Bir diğer dikkat çeken etkinlikse eski Komünist Parti'nin (KP) devamı olan Macar Komünist İşçi Partisi'ninkiydi (MKMP). Bildiğimiz klasik programın yanı sıra, 60'lı yıllardan itibaren ünlü bir şovmen olan Hofi Geza'nın skeçlerini göstermeleriydi. Sanırım biraz nostalji yapmak istediler. Programlarının son bölümü ise karaokeye ayrılmıştı.
Diğer cenaha gelince iktidar partisi Fidesz, bu yıl 1 Mayıs'ı "Arı Bayramı" olarak dahi kutlamadı. Daha sağda yer alan Jobbik* ise mevzunun işçiyle, emekçiyle pek alakasını kurmasa da Tuna üzerindeki adaların birinde üç günlük kamp yapmayı yeğledi.
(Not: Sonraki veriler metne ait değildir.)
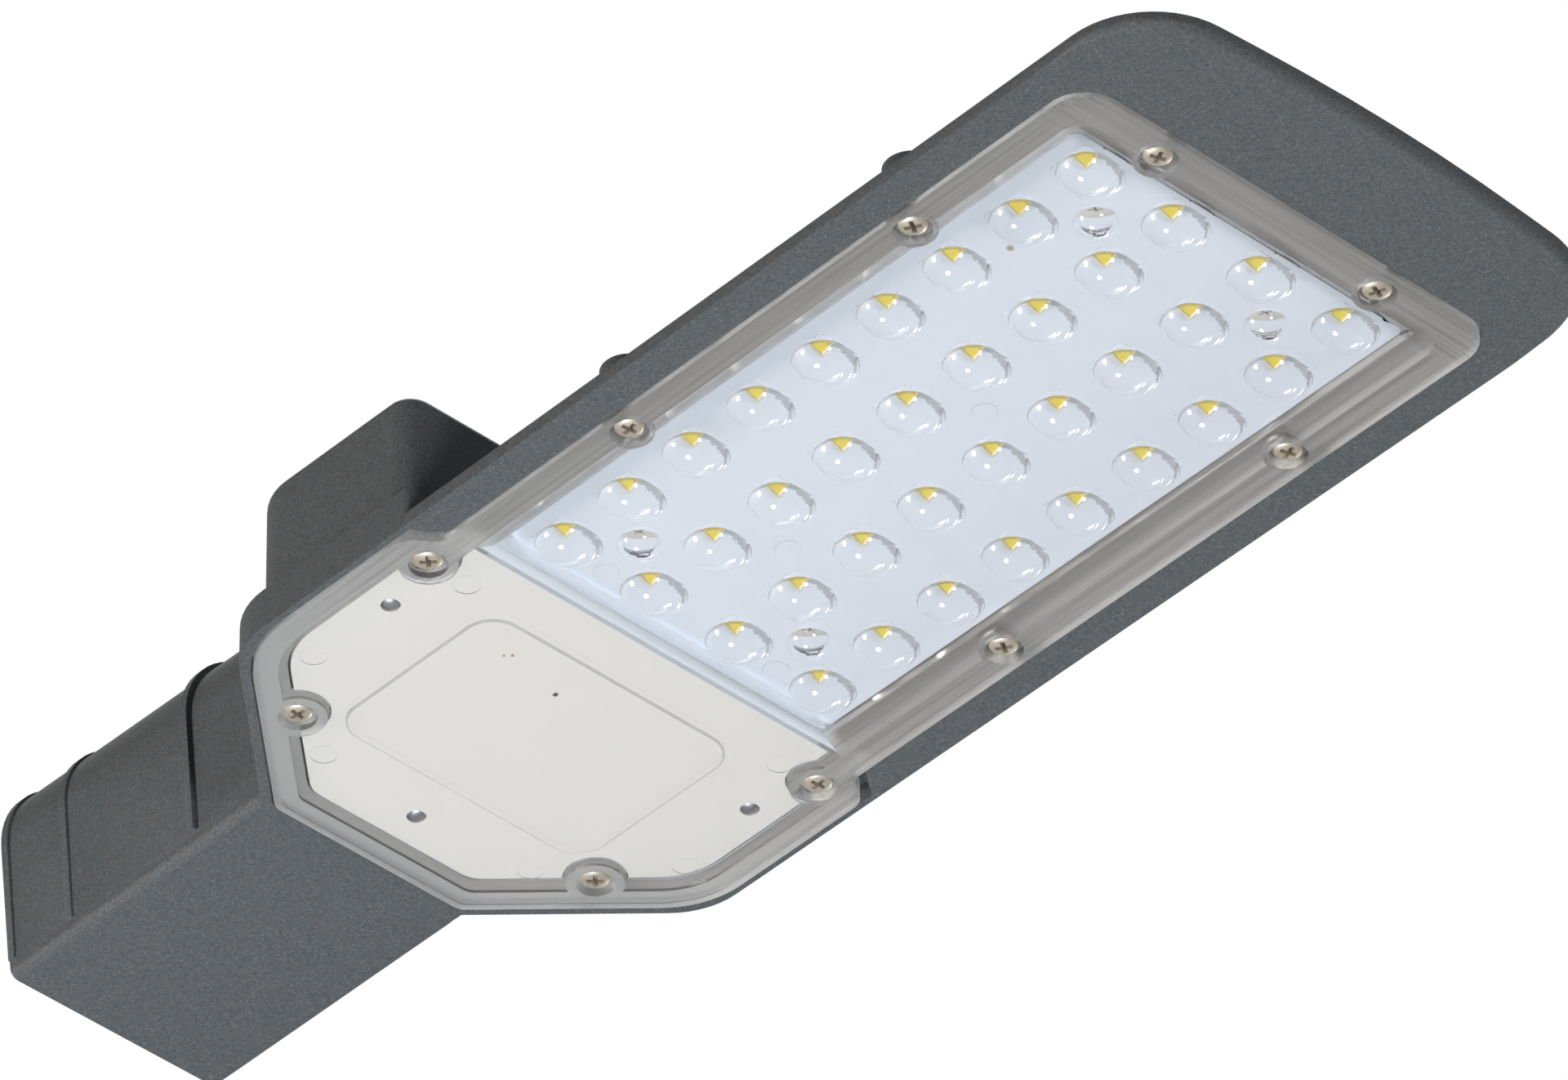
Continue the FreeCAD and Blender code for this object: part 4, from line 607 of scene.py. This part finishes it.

Ben tam memlekette Milliyetçi Hareket Parti'nin (MHP) performansından memnun olmayan muhteremlere, Jobbik'le temas kurmalarını önerecekken hevesim kursağımda kaldı. Çünkü programda önceden duyurduklarına göre atalarımız Hunların at üstünde giderken ters istikamette oklamaca gibi cengaverliklerini sergileyeceklerdi. Daha önce bir pazar yerinde satışına rastladığım üzere ben savaşçılarımızın üzerinde Sezgin Burak'ın resmettiği Tarkan esbaplarını bekliyordum. Amma ve lakin bunlar, hangi keferenin hatırası olduğu belirsiz kırmızı urbalara bürünmüşlerdi. Fevkalade yıkıldım. Nitekim kökleriyle bağ kurmak için taa Uygur diyarına sefer düzenleyen bir partiden bu beklenemezdi.
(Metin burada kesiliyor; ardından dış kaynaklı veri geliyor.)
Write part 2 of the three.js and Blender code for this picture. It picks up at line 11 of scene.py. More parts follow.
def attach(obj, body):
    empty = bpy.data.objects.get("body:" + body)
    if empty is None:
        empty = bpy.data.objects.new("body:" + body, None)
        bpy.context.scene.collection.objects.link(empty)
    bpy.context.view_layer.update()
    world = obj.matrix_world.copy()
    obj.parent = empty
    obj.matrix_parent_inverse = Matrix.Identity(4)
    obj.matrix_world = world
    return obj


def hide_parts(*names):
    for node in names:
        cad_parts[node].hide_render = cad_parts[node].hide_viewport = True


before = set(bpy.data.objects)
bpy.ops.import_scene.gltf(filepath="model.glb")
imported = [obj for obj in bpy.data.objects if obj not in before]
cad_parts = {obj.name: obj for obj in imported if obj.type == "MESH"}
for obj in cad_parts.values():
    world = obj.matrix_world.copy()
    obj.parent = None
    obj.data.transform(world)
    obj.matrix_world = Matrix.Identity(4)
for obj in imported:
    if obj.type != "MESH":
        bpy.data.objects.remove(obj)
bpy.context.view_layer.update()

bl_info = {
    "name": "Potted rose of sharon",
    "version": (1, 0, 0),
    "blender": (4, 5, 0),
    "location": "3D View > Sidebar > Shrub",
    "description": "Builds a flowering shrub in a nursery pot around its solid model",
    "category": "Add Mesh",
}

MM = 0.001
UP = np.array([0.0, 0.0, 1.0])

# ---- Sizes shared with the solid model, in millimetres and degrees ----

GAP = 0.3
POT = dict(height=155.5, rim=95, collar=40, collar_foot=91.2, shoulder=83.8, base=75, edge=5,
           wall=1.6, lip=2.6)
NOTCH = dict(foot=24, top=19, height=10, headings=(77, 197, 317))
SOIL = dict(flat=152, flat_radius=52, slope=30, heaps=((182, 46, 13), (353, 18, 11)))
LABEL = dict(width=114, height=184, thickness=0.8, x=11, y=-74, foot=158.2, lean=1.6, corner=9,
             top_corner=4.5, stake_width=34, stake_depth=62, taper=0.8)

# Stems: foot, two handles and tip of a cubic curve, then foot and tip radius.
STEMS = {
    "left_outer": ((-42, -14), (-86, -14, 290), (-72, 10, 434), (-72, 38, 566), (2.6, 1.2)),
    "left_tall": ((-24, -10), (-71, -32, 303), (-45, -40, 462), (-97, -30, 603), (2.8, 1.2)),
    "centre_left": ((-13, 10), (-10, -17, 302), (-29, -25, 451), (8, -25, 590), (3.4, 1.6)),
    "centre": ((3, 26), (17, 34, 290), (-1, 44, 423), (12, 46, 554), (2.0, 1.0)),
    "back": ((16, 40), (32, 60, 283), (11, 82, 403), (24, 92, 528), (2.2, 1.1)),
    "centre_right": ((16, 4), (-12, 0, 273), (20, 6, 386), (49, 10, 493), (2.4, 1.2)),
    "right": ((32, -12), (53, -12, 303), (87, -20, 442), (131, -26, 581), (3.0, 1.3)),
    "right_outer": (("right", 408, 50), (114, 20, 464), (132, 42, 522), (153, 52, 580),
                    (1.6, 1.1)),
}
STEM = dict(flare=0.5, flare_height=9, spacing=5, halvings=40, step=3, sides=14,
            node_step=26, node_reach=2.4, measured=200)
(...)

Kızıl Yıldız rozetine gözaltı
Bilindiği üzere Fidesz iktidarıyla birlikte sosyalizmi anıştıracak semboller yasaklanmıştı. Bu 1 Mayıs'ta ilk defa Kızıl Yıldız rozeti taşıyan beş kişi gözaltına alındı. Gözaltını protesto için karakol önüne giden Yeşil-sol üyesi 15 kişi daha yine aynı gerekçeyle gözaltına alındı.
* Jobbik'in çift anlamı var, biri sağda demek diğeri ise daha iyi.